Anderson’s sincerity is what sticks with Buerger, who worked with Anderson for a decade. Buerger recounted his colleague’s ability to brighten anyone’s day, regardless of the situation. Anderson, Buerger said, simply “had a gift of engaging people. He could make anybody feel a little bit better just by being in his midst and in the same room with him.”
Anderson was not one to forget a person’s name, Buerger said, and he would routinely shake hands or exchange hugs.
“It was really somewhat remarkable,” Buerger said of Anderson’s ability to seemingly remember everyone he met. “In that particular area, he’s easily one of the best I’ve ever seen and have ever been around.
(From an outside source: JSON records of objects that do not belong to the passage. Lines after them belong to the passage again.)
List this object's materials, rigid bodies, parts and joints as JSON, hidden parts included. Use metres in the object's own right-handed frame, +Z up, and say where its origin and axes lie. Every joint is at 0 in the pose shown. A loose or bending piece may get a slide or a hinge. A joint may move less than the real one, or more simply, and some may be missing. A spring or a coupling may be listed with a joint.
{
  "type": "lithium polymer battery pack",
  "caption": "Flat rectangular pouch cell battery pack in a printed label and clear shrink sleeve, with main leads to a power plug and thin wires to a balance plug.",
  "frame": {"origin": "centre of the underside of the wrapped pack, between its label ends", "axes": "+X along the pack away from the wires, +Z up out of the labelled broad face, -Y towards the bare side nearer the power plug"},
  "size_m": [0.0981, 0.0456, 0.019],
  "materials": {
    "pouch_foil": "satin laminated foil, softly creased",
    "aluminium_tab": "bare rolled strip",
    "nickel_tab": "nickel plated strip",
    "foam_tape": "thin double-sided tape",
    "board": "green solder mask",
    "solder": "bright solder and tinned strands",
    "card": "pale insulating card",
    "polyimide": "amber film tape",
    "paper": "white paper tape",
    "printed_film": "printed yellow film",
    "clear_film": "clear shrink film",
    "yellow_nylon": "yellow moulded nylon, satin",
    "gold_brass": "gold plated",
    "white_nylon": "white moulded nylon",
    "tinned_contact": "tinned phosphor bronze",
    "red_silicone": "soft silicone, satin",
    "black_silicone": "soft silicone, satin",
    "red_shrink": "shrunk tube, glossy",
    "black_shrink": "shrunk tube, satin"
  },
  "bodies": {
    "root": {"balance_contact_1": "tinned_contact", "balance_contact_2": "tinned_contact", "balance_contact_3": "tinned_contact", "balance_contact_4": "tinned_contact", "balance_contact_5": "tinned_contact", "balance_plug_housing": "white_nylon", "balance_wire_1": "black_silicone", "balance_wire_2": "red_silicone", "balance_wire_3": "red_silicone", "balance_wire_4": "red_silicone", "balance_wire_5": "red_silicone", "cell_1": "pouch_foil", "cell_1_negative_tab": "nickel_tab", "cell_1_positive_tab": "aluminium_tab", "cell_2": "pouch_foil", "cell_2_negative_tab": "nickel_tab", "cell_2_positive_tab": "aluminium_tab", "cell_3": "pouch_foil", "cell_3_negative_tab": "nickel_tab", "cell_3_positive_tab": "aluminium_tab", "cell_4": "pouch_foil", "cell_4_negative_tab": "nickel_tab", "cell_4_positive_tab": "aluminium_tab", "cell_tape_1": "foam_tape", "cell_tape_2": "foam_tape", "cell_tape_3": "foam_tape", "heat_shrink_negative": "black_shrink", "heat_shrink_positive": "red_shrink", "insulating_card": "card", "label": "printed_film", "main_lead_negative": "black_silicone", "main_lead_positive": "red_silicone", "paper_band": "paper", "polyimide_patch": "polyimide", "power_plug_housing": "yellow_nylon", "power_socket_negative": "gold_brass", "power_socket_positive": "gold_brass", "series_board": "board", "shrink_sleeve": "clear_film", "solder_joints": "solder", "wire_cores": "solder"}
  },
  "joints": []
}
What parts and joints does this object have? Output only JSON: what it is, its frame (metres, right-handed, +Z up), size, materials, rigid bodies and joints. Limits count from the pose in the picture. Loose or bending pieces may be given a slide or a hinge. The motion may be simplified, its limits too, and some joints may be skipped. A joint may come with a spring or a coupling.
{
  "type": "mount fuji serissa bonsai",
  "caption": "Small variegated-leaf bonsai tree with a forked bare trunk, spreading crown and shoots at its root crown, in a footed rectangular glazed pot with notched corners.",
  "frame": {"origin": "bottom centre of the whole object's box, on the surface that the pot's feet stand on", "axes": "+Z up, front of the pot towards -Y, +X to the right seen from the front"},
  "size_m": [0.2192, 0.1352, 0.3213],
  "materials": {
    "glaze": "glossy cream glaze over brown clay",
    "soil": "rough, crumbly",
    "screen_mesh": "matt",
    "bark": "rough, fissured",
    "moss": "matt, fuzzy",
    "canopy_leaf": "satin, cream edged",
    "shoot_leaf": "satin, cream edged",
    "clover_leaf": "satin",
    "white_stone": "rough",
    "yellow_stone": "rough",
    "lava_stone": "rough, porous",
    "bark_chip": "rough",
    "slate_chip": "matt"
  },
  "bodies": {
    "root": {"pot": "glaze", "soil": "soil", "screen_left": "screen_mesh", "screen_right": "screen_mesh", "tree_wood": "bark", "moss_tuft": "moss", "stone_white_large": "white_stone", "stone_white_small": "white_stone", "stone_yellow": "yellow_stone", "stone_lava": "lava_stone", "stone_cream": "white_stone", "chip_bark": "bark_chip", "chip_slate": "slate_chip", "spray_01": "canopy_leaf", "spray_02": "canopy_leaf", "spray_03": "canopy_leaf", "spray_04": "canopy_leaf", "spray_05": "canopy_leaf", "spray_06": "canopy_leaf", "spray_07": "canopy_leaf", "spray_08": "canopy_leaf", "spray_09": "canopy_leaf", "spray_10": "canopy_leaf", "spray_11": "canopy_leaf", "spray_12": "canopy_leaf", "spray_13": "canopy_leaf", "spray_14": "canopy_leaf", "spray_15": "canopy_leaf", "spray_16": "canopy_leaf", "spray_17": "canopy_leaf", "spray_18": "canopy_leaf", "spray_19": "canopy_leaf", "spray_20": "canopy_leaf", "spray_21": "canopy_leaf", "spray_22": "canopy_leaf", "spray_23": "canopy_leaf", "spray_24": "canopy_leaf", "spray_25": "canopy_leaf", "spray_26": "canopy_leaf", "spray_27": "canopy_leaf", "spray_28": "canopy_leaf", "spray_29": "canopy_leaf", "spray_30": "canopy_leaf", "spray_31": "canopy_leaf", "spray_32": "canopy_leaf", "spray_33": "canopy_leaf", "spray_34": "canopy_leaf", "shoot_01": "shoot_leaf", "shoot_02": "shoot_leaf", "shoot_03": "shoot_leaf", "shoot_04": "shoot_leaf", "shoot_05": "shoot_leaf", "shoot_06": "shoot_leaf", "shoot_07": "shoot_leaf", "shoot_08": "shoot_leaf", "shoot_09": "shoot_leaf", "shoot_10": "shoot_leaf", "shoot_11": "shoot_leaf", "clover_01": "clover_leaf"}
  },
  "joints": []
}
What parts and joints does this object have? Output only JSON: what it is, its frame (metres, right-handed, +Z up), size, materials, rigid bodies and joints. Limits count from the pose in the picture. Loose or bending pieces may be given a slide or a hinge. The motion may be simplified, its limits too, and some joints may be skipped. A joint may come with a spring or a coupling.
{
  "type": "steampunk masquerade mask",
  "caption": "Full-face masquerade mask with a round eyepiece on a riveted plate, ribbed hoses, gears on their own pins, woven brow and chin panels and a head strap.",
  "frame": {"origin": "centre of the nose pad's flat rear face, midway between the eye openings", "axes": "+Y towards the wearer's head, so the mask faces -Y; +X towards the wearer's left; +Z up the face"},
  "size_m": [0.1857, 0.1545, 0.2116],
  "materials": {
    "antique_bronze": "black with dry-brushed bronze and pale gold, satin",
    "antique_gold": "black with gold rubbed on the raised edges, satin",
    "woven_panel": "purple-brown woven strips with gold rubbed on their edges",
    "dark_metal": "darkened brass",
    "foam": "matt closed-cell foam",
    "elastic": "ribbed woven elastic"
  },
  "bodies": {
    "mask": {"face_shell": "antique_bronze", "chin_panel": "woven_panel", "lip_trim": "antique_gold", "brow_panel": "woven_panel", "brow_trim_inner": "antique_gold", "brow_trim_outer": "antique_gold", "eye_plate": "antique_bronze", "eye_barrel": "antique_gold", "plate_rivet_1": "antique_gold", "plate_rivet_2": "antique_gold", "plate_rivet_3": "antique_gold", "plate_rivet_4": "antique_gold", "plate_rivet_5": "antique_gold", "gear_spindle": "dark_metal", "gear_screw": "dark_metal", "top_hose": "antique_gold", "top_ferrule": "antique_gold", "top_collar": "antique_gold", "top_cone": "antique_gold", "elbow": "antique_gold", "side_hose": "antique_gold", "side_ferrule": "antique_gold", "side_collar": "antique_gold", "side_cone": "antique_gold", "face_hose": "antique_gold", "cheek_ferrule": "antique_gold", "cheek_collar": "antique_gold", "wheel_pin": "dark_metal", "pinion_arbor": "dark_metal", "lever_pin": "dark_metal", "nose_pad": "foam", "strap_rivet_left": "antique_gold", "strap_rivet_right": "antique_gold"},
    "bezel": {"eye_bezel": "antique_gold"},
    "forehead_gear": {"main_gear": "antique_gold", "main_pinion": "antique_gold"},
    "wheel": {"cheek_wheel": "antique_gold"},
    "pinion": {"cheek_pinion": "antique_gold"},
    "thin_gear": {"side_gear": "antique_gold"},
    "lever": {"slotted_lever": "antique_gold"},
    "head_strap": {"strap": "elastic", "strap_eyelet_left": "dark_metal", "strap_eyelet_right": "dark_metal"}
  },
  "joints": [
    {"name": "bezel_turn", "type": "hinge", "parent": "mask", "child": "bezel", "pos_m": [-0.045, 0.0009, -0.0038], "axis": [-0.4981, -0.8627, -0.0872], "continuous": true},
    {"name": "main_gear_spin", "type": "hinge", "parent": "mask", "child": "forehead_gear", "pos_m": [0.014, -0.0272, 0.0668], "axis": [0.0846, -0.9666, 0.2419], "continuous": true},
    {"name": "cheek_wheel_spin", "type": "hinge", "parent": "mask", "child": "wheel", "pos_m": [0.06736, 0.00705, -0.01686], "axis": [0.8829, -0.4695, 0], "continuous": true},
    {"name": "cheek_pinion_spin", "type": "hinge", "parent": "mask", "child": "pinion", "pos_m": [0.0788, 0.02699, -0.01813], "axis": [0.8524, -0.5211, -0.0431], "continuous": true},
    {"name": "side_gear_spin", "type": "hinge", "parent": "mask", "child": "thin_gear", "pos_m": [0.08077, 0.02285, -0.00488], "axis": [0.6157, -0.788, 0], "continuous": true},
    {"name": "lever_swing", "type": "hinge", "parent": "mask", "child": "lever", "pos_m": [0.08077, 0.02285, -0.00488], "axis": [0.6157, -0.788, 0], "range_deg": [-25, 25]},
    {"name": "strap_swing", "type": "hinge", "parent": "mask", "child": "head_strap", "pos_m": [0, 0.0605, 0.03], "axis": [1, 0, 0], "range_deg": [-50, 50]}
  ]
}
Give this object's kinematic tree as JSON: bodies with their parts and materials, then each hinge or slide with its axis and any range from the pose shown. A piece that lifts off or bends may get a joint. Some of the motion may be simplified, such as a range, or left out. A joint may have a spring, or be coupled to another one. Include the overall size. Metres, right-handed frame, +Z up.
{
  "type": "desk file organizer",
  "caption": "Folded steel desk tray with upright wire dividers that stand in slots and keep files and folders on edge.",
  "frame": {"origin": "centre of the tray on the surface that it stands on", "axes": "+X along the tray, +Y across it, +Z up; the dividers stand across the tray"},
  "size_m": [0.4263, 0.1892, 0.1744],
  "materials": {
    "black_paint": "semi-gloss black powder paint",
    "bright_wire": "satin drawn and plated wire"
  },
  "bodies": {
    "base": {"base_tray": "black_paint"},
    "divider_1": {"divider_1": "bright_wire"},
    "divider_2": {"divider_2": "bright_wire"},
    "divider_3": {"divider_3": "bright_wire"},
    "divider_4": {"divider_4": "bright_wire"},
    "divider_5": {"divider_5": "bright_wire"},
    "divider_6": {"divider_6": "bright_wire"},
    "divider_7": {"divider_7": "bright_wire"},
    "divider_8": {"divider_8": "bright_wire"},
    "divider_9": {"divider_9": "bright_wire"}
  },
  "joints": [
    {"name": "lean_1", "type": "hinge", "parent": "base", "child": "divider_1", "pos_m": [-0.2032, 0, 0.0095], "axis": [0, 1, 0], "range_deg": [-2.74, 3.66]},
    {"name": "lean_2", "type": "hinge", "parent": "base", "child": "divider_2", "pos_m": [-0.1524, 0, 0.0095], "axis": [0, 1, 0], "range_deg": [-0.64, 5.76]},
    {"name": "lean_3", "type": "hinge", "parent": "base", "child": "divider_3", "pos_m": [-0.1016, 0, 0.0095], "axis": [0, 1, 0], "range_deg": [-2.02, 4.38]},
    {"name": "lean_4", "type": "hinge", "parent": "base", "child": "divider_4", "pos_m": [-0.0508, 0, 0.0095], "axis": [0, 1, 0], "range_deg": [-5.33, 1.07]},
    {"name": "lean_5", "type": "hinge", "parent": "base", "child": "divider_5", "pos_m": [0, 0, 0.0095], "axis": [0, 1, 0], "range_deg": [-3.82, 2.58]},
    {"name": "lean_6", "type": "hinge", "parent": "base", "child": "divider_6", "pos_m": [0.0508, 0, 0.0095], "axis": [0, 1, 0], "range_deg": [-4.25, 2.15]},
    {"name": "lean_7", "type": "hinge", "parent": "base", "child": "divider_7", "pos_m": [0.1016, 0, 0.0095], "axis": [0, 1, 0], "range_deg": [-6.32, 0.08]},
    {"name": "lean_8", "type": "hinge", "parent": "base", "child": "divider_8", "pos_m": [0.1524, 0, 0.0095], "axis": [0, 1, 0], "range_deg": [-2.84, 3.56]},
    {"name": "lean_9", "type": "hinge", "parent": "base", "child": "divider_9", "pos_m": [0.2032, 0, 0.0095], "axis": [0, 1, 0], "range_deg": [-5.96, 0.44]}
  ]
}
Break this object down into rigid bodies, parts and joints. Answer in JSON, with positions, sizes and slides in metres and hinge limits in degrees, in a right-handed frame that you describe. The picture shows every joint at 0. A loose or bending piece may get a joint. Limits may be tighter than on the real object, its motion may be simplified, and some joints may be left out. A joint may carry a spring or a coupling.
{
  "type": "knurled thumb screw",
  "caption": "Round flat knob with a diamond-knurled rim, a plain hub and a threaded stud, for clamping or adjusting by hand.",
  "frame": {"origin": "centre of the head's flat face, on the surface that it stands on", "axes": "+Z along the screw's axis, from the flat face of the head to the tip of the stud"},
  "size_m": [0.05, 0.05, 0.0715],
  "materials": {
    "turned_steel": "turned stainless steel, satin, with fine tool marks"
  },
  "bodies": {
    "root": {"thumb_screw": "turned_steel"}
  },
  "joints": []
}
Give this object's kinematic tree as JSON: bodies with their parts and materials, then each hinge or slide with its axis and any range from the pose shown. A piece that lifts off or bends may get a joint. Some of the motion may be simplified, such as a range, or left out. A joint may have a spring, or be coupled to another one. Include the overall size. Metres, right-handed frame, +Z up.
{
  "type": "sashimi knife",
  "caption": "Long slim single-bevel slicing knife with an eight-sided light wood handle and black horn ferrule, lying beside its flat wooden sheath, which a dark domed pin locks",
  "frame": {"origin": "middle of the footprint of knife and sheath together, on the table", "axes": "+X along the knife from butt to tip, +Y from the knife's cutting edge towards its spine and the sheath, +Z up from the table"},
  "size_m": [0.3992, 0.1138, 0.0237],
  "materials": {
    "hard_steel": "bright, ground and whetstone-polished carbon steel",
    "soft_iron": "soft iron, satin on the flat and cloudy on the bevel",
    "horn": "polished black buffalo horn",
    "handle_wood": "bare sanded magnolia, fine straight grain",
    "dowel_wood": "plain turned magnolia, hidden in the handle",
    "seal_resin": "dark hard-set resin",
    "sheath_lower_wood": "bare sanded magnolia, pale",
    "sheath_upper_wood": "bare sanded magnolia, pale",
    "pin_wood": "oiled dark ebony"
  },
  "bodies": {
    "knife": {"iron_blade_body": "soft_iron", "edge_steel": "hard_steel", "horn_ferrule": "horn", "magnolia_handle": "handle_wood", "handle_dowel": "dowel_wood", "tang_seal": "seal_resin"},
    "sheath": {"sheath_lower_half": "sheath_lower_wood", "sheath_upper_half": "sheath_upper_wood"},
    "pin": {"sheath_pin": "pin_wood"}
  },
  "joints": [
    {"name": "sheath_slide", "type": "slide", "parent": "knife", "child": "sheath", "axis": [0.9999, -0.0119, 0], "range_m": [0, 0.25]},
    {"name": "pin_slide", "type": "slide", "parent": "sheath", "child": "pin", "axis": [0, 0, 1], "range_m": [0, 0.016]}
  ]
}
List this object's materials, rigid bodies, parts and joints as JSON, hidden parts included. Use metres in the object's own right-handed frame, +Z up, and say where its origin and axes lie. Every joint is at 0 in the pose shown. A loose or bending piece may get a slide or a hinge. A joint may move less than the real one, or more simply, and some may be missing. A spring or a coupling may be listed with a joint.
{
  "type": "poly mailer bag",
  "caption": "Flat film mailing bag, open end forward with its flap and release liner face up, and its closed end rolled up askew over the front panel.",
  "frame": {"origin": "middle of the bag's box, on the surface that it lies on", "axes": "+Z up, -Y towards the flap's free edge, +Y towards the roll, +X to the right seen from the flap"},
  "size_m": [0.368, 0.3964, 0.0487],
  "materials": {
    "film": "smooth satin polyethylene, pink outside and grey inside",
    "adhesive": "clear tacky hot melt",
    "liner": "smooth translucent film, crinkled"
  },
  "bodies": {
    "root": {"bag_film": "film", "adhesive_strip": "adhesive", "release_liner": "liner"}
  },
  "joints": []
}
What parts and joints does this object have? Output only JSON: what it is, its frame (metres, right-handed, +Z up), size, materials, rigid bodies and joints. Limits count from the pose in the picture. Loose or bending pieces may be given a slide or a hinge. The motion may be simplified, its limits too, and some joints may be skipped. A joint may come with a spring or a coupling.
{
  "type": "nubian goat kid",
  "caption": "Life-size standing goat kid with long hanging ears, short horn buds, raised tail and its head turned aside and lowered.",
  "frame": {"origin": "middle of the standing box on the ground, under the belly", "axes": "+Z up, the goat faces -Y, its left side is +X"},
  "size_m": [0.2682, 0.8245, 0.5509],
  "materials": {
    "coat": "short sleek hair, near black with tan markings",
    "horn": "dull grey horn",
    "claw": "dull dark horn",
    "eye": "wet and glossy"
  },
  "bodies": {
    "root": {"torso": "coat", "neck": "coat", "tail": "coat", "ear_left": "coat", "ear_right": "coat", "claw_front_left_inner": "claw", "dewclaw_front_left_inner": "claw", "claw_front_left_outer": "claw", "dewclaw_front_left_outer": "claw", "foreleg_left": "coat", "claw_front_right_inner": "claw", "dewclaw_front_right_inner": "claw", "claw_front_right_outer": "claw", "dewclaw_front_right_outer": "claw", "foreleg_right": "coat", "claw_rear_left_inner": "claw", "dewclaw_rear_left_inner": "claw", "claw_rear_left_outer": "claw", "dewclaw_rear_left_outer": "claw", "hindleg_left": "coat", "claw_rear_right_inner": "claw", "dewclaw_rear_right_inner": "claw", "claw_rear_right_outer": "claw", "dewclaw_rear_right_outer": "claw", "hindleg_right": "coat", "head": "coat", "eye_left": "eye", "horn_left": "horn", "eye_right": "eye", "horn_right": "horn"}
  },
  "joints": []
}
I’m fortunate to have had that time with him, for sure.”
Anderson is survived by his wife, Christine, to whom he was married for nearly 50 years, and three daughters (Sara, Emily and Jessica).
Anderson served in the Marines and was a PGA Life Member. A private service was held for immediate family earlier this week, and a midsummer celebration of life is being planned (which, Emily Anderson Stewart said, will be a social gathering followed the next day by the Anderson Golf Tournament).
Family, friends and former colleagues are left with memories of Terry Anderson — and his everlasting influence in Central Oregon.
“I can only try to do the right things in the face of eternity,” Stewart said, noting how this was a phrase her father used when facing difficult decisions.
“It puts your heart in perspective with your mind. He lived and breathed doing good things in spite of circumstances, and let me experience true friendship next to his side since I was a child.”